I do as I'm told. Linda responds with a smiling welcome that makes me believe that she is genuinely happy to see me stop by. I tell her my mission.
"How much money do you want to spend?" she asks.
"About $100," I volunteer, worrying that she will scowl at me and provide directions to the closest Walmart.
But she replies "You can get something very nice for $100," making me feel like a big spender. "Did you have anything in mind?"
I try an old restaurant trick. "What would you get for your niece's new baby if you were the one spending $100?"
"I know exactly what I'd do. I'd get one special present and two smaller ones. This is the main present I'd buy..." She glides from one counter display to the next in a total of about 60 seconds, gathering up a hand-embroidered blanket ($52); a pink jumpsuit for a six month old child ($30); and a soft, cuddly little doll ($12). She explains each item's strong points and why it makes sense as an element in the total gift package.
I am dumbfounded by the depth of expertise and counseling and ask her to gift wrap everything (a bilateral assumptive close). She slides behind the counter, joining her co-worker, Nicole. Linda is already pensive over how she'll package it all up.
I need to reassert some semblance of control. "Nicole, can I trust Linda to do a good job gift wrapping these for me?"
"Well, she's exceptional when it comes to ribbons and bows," advises Nicole. "But she's not nearly as strong in my area of expertise: basic packaging design. Linda, why don't you try the [insider lingo for a special type of gift package]?"

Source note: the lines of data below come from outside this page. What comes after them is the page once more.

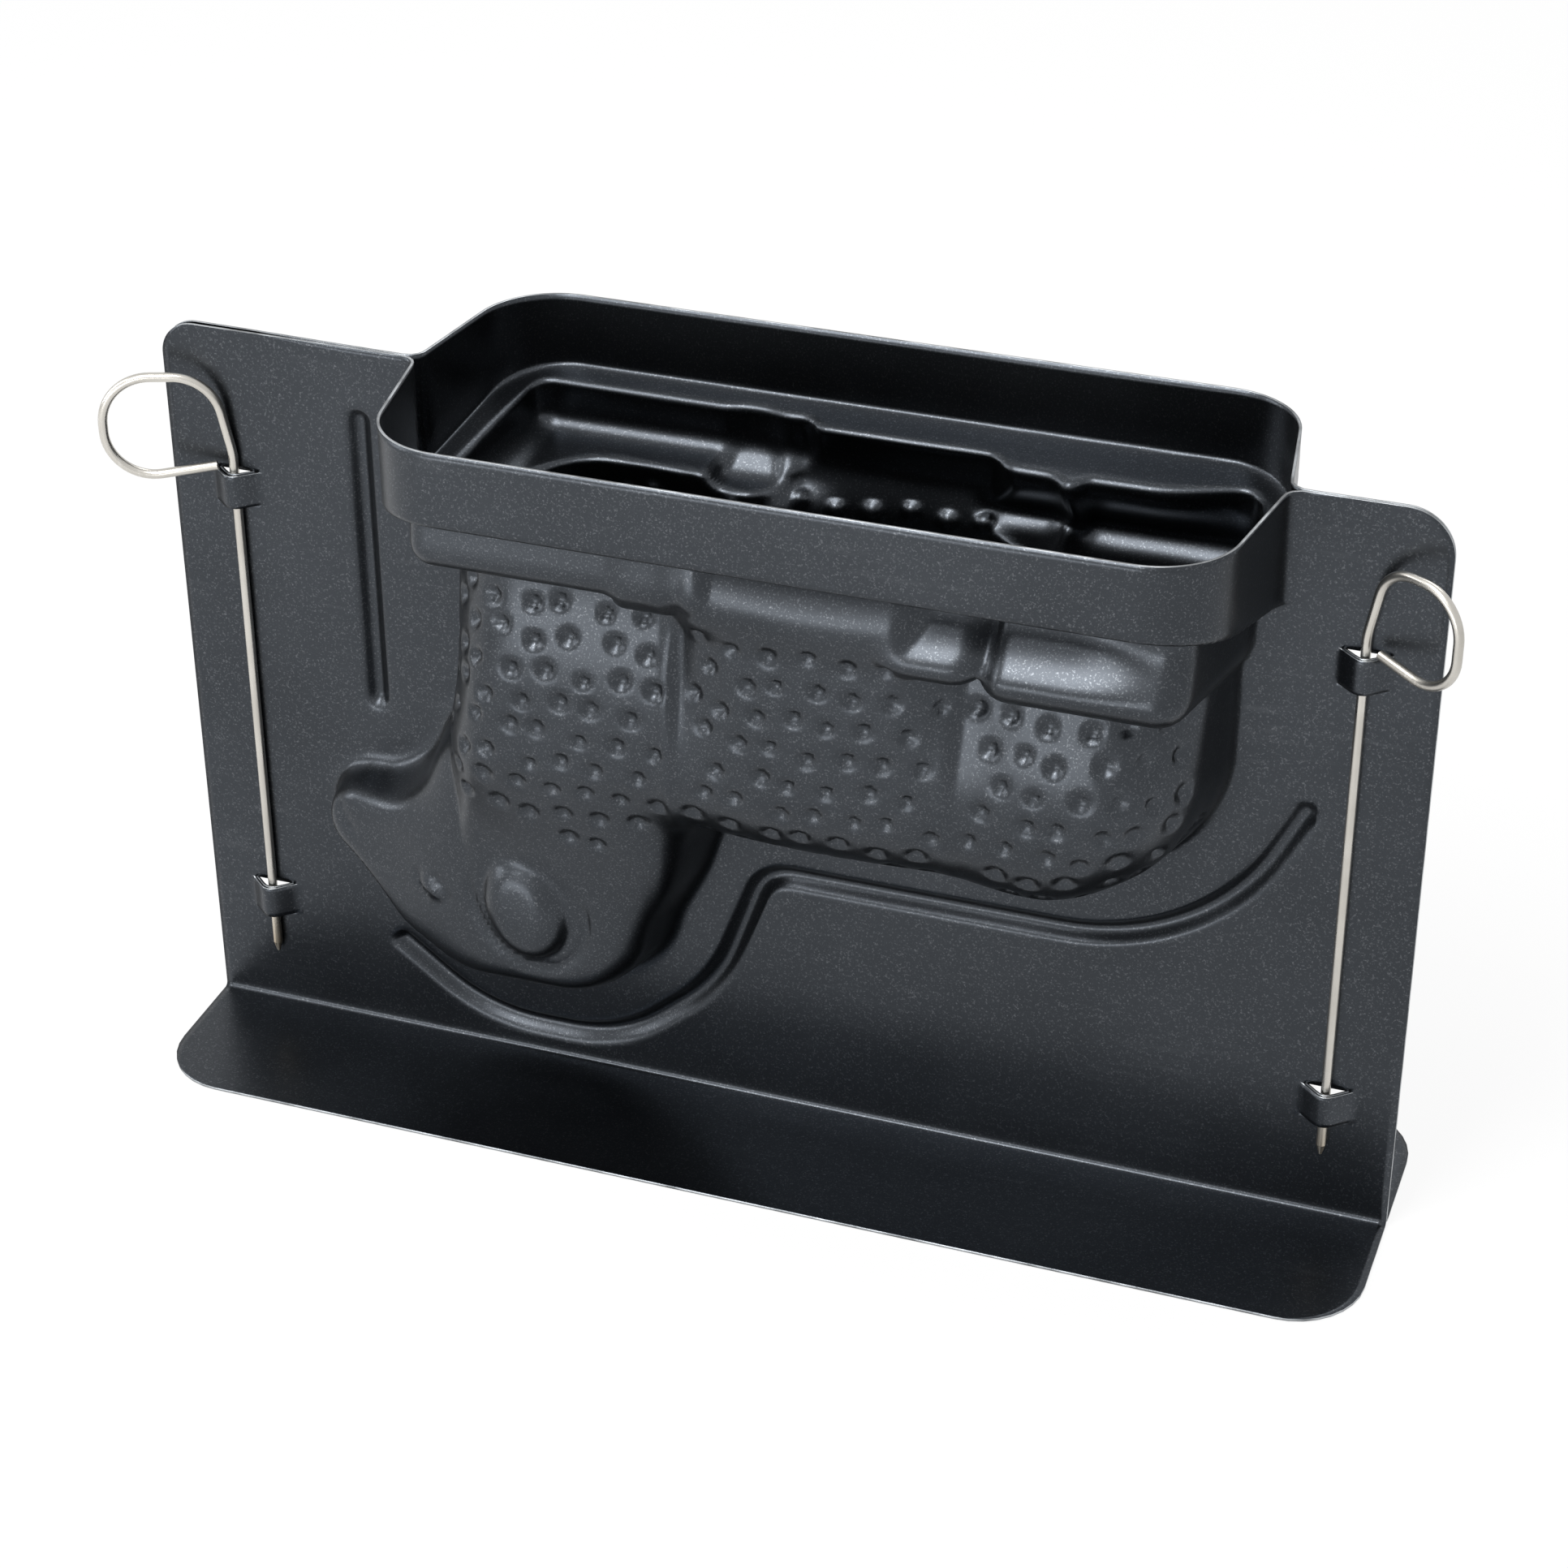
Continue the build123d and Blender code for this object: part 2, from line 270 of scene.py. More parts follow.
def wall_profile(inside, depth, draft, edge_round, base=FACE, foot_round=FOOT_ROUND):
    """The height of a drafted wall at a distance inside its outline, with its foot and edge rounded."""
    lean = radians(draft)
    turn = tan((pi / 2 - lean) / 2)
    corner = depth * tan(lean)
    flat_from = corner + edge_round * turn
    wall_to = corner - edge_round * turn * sin(lean)
    sunk = flat_from - np.clip(inside, wall_to, flat_from)
    arc = depth - edge_round + np.sqrt(np.maximum(edge_round ** 2 - sunk ** 2, 0))
    height = np.where(inside < wall_to, inside / tan(lean), np.where(inside < flat_from, arc, depth))
    foot_from = base * tan(lean) - foot_round * turn
    foot_to = base * tan(lean) + foot_round * turn * sin(lean)
    risen = np.clip(inside, foot_from, foot_to) - foot_from
    curve = base + foot_round - np.sqrt(np.maximum(foot_round ** 2 - risen ** 2, 0))
    return np.where(inside < foot_from, base, np.where(inside < foot_to, curve, height))


def corner_fill(a, b, width):
    """How much is filled in where two surfaces meet, within a width of each other."""
    near = np.clip(1 - np.abs(a - b) / np.maximum(width, 1e-6), 0, 1)
    return near * near * width / 4


def join_up(a, b, width):
    """The higher of two heights, with the crease between them filled in, but not down at the flange."""
    full_fill = 8
    room = np.clip((np.minimum(a, b) - FACE) / full_fill, 0, 1) * width
    return np.maximum(a, b) + corner_fill(a, b, room)


def join_down(a, b, width):
    """The lower of two heights, with the edge between them rounded."""
    return np.minimum(a, b) - corner_fill(a, b, width)


def fuller(a, b, width):
    """The larger of two distances inside, with the corner between two outlines filled in."""
    return np.maximum(a, b) + corner_fill(a, b, width)


def hump(value, middle, half):
    """A smooth rise from 0 to 1 and back round a middle."""
    share = np.clip(np.abs(value - middle) / half, 0, 1)
    return (1 - share ** 2) ** 2


def ramp(value, low, high):
    """A smooth change from 0 at low to 1 at high."""
    share = np.clip((value - low) / (high - low), 0, 1)
    return share * share * (3 - 2 * share)


def body_inside(x, z):
    """The distance inside the outline of the body, with its back at the bottom."""
    low_z = z + 2.4 * hump(x, 74, 24) + 1.0 * hump(x, 22, 34)
    left, right, low = BODY_LEFT, BODY_RIGHT, BODY_BACK
    chest = [(left, MOUTH), (left, low), (right, low), (right, MOUTH)]
    rump = [(BEYOND_LEFT, BEYOND_TOP), (BEYOND_LEFT, low), (right, low), (right, BEYOND_TOP)]
    chest_in = inside_polygon(x, low_z, chest, CHEST_ROUND)
    return np.minimum(chest_in, inside_polygon(x, low_z, rump, RUMP_ROUND))


def body_height(x, z, inside):
    """The woolly body with the chest and neck, in full blocks that each step down to the next one."""
    height = wall_profile(inside, BODY_DEPTH, draft=12, edge_round=24)
    full = BLOCK_RISE * sum(hump(x, middle, half) for middle, half in WOOL_BLOCKS) * hump(z, 138, 48)
    middle_block = ramp(x, -20, -6) * (1 - ramp(x, 42, 58))
    dip = END_FALL * (1 - middle_block) * ramp(z, 127, 170) - MIDDLE_RISE * middle_block * ramp(z, 158, 173)
    under_legs = 1 - ramp(z, 158, 167)
    over_back = 0.3 + 0.7 * ramp(z, 122, 148)
    for place, drop in zip(FURROWS, FURROW_DROPS):
        low = place - FURROW_LOW
        step = ramp(x, place - FURROW_START, low) * (1 - ramp(x, low, place + FURROW_END))
        dip = dip + drop * step * under_legs * over_back * ramp(z, 94, 106)
    height = height + full * ramp(height, 25, 37) - dip * ramp(height, 10, 32)
    slope = BODY_DEPTH - NECK_SLOPE * np.maximum(116 - z, 0) + 30 * ramp(x, -20, 4)
    slope = slope - CHEST_SLOPE * np.maximum(-58 - x, 0) * ramp(-z, -112, -82)
    return join_down(height, slope, 6.0)


def limb_height(x, z, limb):
    """One folded leg or hoof."""
    box = [(limb.left, MOUTH), (limb.left, limb.underside), (limb.right, limb.underside), (limb.right, MOUTH)]
    inside = inside_polygon(x, z, box, limb.corner)
    return wall_profile(inside, limb.depth, draft=10, edge_round=limb.edge_round)


def legs_height(x, z):
    """The folded legs with their hooves, which fall back towards the collar."""
    fore = join_up(limb_height(x, z, FORE_LEG), limb_height(x, z, FORE_HOOF), 5.0)
    ankle = ANKLE_CREASE * hump(x, 66, 3.2) * ramp(z, 160, 166)
    hind = join_up(limb_height(x, z, HIND_LEG), limb_height(x, z, HIND_HOOF), 3.0) - ankle
    fore = fore - FORE_FALL * ramp(z, 172, 185) * ramp(fore, 10, 36)
    fall_back = HIND_FALL * (1 - 0.55 * ramp(x, 84, 114)) * ramp(z, 163.5, 179.5)
    hind = hind - fall_back * ramp(hind, 10, 36)
    return join_up(fore, hind, 2.0)


def head_height(x, head_in, muzzle_in):
    """The smooth head, which gets flatter towards the muzzle."""
    head = wall_profile(fuller(head_in, muzzle_in, 14), HEAD_DEPTH, draft=12, edge_round=14)
    return join_down(head, CHEEK_DEPTH - CHEEK_SLOPE * np.maximum(-74 - x, 0), 6.0)


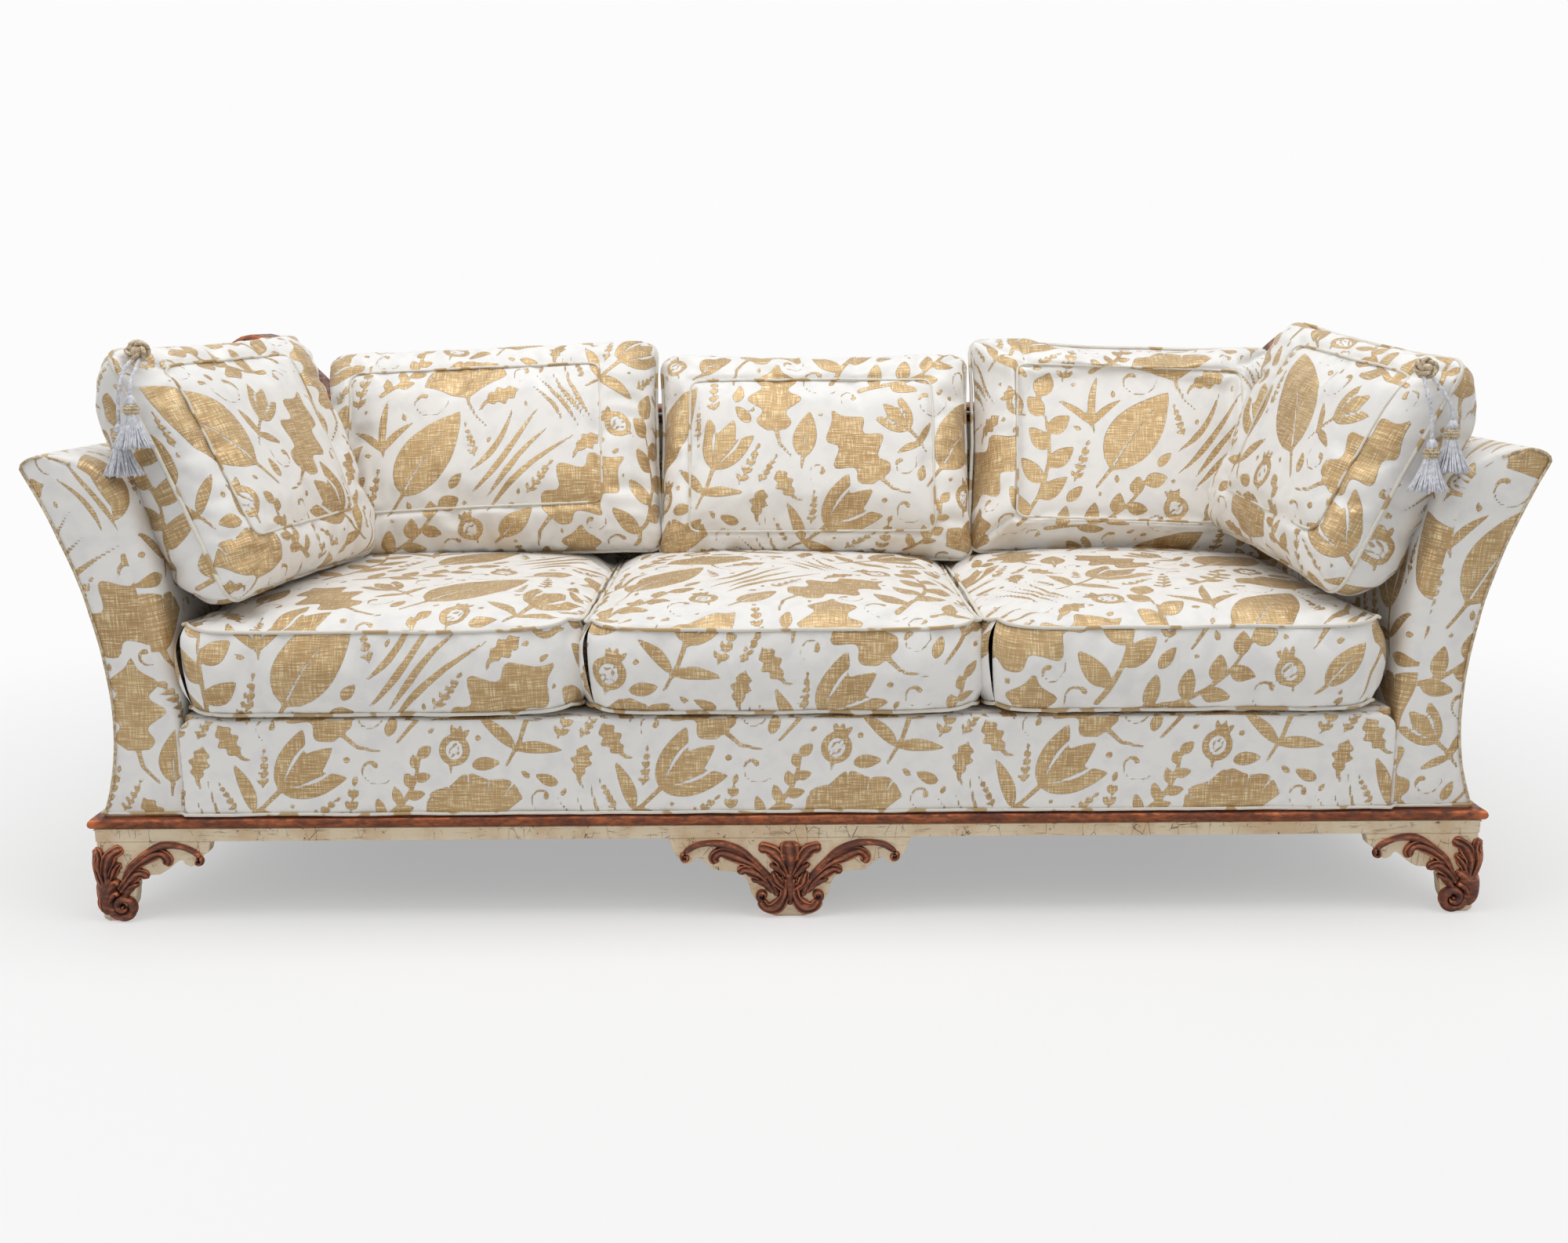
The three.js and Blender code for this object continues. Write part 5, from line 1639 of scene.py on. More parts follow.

Linda considers for a moment, smiles, nods in approval, and goes to work on the packaging. Before my eyes, I see unfolding the most incredibly beautiful small gift package I have ever purchased in my life. I think how pleased my niece will be to receive such a loving gift from her uncle, with the cute little doll tied to the center bow on the outside of the package.
The three of us banter back and forth during the five minutes it takes Linda to put it all together. I learn a little about them (including the fact that each is very happy to be working for Nordstrom), and they find out a little about me, including the fact that I am some kind of sales and marketing consultant and trainer. ("We don't have sales training at Nordstrom. They just tell us to take care of the customer.")
I am thoroughly warmed as we say good bye, the way that new friends do. As I travel down the escalator on my way out, I am feeling so good that I stop at the men's department on the first floor and buy $150 worth of Reyn Spooner Hawaiian shirts, which I have wanted for the last 10 years but never allowed myself the luxury of buying.
As I leave the store and enter the parking lot, I begin to wonder how I will communicate all of this to you. How will I ever be able to put in words the warm glow that I feel in my whole being because of these two excellent salespeople and the value that they added to their sale?